The daily chart hit the level I gave almost exactly, $101.797. (Note the inverse correlation between the $ and gold; as the $ was going up gold was going down — this week the opposite happened.)
The chart you’re viewing is a 3 year weekly chart. The last support dates back to 8/5/2024 @ $50,534. We broke the February low. I do see that BTC has been playing the FIB levels nicely. Past indications of level don’t automatically mean they will hold again. I will be keeping an eye out at the $29,682 level.
A few weeks ago I wrote: “we need to remember software was hit hard this year; if this market turns down then IGV is susceptible to further downside.” That seems to have happened — IGV corrected from 108 to 85. Next support and resistance are FIB numbers and moving averages.
My levels weren’t working for Silver — it’s mostly support and resistance lines per prior days and weeks. The prior all-time high for silver was in 2011 around $50.68. The 61% FIB retracement is around $47.31. If those areas don’t hold, next major support is around $27.
SOX closed above its 50 DMA. Next support levels are FIB numbers. Note: be cautious — this sector is volatile.
This week I am showing ORCL. Around February time I posted a video that ORCL is approaching a major trendline around the $136 and a 68% FIB level. The stock shot up to the $247 area, and came all the way back.
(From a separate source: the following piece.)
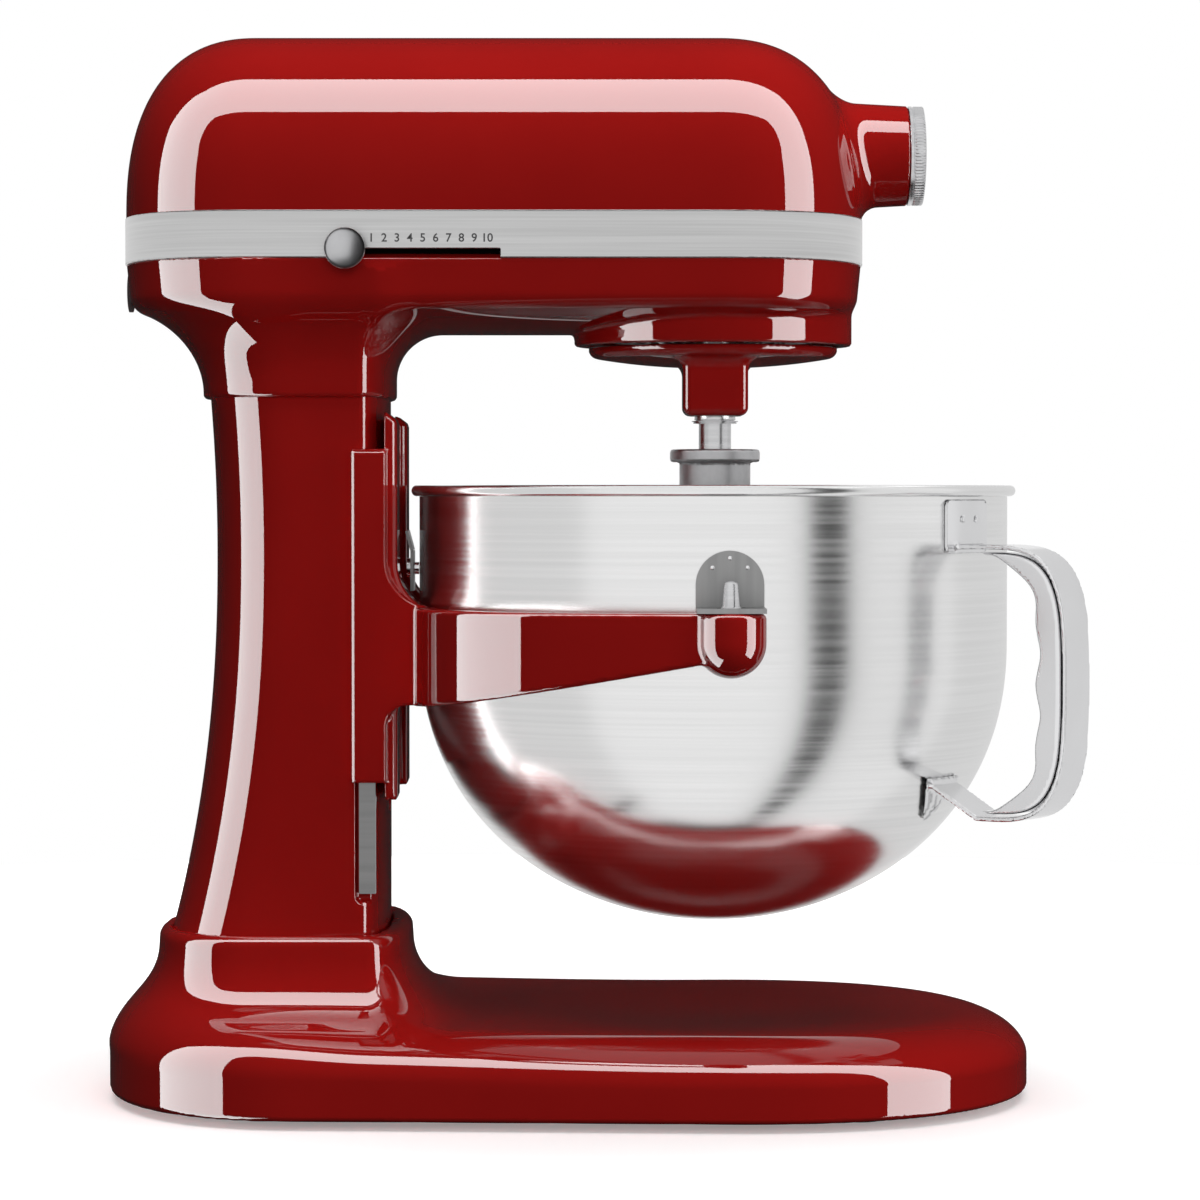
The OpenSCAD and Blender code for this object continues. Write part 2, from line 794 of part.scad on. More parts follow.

We broke the upward trendline (light blue dotted line) — let’s see if the FIB level will hold at $132.14. Next support after that level is around the $98 and then $74.
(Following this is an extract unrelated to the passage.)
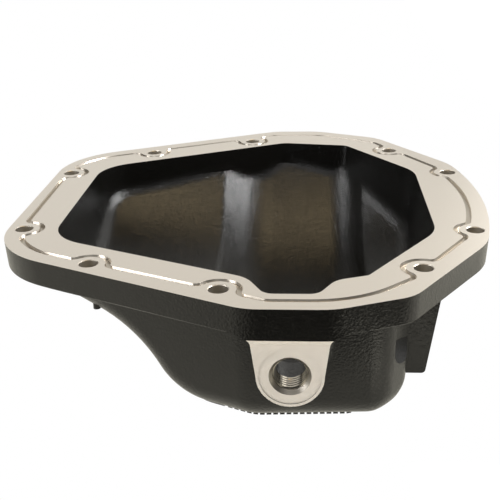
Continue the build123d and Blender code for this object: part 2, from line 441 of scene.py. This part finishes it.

NVDA found support at its 200 DMA. The last few times, the stock rallied into earnings and then sold off.
Futures on stocks will be trading on July 27. Here is the list of the stock futures to be trading on the CME:
| Day | Time ET | Release |
|---|---|---|
| MON 7/13 | 5:25 AM | Fed Vice Chair Michelle Bowman Speaks |
| MON 7/13 | 12:30 PM | Fed Governor Christopher Waller Speaks |
| MON 7/13 | 2:00 PM | Monthly Treasury Budget |
| MON 7/13 | 5:00 PM | ECB President Christine Lagarde & Fed Chair Kevin Warsh Meeting |
| TUE 7/14 | 6:00 AM | NFIB Small Business Optimism Index |
| TUE 7/14 ⚠ | 8:30 AM | Consumer Price Index (CPI) |
| TUE 7/14 ⚠ | 8:30 AM | CPI (Year over Year) |
| TUE 7/14 ⚠ | 8:30 AM | Core CPI (Year over Year) |
| TUE 7/14 ⚠ | 10:00 AM | Fed Chair Kevin Warsh Testifies Before House Financial Services Committee |
| TUE 7/14 | 1:00 PM | Chicago Fed President Austan Goolsbee Speaks |
| WED 7/15 | 8:30 AM | Empire State Manufacturing Survey |
| WED 7/15 ⚠ | 8:30 AM | Producer Price Index (PPI) |
| WED 7/15 ⚠ | 8:30 AM | Core PPI |
| WED 7/15 | 8:30 AM | Personal Consumption |
| WED 7/15 | 8:45 AM | New York Fed President John Williams Speaks |
| WED 7/15 ⚠ | 10:00 AM | Fed Chair Kevin Warsh Testifies Before Senate Banking Committee |
| WED 7/15 | 1:00 PM | Fed Governor Lisa Cook Speaks |
| WED 7/15 | 2:00 PM | Federal Reserve Beige Book |
| WED 7/15 | 2:00 PM | Fed Governor Lisa Cook Speaks |
| THU 7/16 ⚠ | 8:30 AM | Retail Sales |
| THU 7/16 | 8:30 AM | Philadelphia Fed Business Outlook Survey |
| THU 7/16 ⚠ | 8:30 AM | Weekly Jobless Claims |
| THU 7/16 | 10:00 AM | Manufacturing & Trade: Inventories & Sales |
| THU 7/16 | 10:00 AM | NAHB Housing Market Index |
| THU 7/16 | 10:00 AM | Pending Home Sales Index |
| THU 7/16 | 12:30 PM | Dallas Fed President Lorie Logan Speaks |
| THU 7/16 | 7:00 PM | Fed Governor Philip Jefferson Speaks |
| FRI 7/17 | 8:30 AM | Housing Starts |
| FRI 7/17 | 8:30 AM | Import Prices |
| FRI 7/17 | 9:15 AM | Industrial Production |
| FRI 7/17 | 9:15 AM | Capacity Utilization |
| FRI 7/17 | 10:00 AM | University of Michigan Preliminary Consumer Sentiment Survey |
Monday (July 13): No scheduled earnings.
Tuesday (July 14): Before the Open: JPM, GS, BAC, C, WFC, FAST · After the Close: AEHR
Wednesday (July 15): Before the Open: ASML, JNJ, BLK, MS, PGR, CTAS, BNY, ELV, PNC, CAG · After the Close: UAL
Thursday (July 16): IPO: CSQR, STDN · Before the Open: UNH, TSM, GE, ABT, PLD, USB · After the Close: NFLX, ISRG, AA, VIST
Friday (July 17): Before the Open: TRV, TFC
Year-end targets on the Street now run from roughly 7,100 to 8,250, which is another way of saying nobody has a monopoly on the outcome here.
What the market has actually done this week is close at three-week highs while the news flow got worse. That’s worth respecting until it stops being true.